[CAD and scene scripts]
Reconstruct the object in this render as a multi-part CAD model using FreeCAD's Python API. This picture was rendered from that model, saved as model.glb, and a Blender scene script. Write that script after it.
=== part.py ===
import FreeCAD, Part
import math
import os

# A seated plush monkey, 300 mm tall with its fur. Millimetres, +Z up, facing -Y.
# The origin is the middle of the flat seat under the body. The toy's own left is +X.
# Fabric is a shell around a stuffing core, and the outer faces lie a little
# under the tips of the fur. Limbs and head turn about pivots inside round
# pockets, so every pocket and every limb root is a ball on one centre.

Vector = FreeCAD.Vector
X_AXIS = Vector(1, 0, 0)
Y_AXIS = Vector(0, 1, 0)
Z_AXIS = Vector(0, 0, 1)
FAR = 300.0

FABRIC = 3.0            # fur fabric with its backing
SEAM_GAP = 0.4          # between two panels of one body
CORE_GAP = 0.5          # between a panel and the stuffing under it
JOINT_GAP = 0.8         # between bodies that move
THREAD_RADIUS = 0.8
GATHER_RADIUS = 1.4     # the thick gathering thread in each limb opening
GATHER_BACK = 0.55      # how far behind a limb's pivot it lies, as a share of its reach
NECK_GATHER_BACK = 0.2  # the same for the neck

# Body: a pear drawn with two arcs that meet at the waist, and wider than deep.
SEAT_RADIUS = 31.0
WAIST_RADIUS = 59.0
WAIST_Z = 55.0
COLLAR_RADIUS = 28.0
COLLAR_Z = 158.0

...

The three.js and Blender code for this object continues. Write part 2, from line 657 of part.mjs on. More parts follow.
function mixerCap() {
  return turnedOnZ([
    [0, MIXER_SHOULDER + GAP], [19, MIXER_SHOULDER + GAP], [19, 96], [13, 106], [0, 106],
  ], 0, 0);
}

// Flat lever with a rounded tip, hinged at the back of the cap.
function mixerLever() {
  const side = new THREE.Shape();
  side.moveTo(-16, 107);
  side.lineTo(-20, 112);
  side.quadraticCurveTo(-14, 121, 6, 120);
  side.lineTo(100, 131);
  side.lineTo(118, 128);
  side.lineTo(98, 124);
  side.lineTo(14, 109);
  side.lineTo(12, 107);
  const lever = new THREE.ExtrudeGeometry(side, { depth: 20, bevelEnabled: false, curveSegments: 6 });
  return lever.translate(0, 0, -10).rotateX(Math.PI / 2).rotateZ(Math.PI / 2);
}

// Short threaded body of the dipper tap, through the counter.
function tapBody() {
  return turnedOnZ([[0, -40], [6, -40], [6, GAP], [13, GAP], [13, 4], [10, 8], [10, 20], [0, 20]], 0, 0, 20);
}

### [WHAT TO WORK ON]
Quote word for word the lines from the line holding "Reconstruct the object" through the line holding "COLLAR_Z = 158.0"; include both of those lines and add nothing.

### [THE OUTPUT]
Reconstruct the object in this render as a multi-part CAD model using FreeCAD's Python API. This picture was rendered from that model, saved as model.glb, and a Blender scene script. Write that script after it.
=== part.py ===
import FreeCAD, Part
import math
import os

# A seated plush monkey, 300 mm tall with its fur. Millimetres, +Z up, facing -Y.
# The origin is the middle of the flat seat under the body. The toy's own left is +X.
# Fabric is a shell around a stuffing core, and the outer faces lie a little
# under the tips of the fur. Limbs and head turn about pivots inside round
# pockets, so every pocket and every limb root is a ball on one centre.

Vector = FreeCAD.Vector
X_AXIS = Vector(1, 0, 0)
Y_AXIS = Vector(0, 1, 0)
Z_AXIS = Vector(0, 0, 1)
FAR = 300.0

FABRIC = 3.0            # fur fabric with its backing
SEAM_GAP = 0.4          # between two panels of one body
CORE_GAP = 0.5          # between a panel and the stuffing under it
JOINT_GAP = 0.8         # between bodies that move
THREAD_RADIUS = 0.8
GATHER_RADIUS = 1.4     # the thick gathering thread in each limb opening
GATHER_BACK = 0.55      # how far behind a limb's pivot it lies, as a share of its reach
NECK_GATHER_BACK = 0.2  # the same for the neck

# Body: a pear drawn with two arcs that meet at the waist, and wider than deep.
SEAT_RADIUS = 31.0
WAIST_RADIUS = 59.0
WAIST_Z = 55.0
COLLAR_RADIUS = 28.0
COLLAR_Z = 158.0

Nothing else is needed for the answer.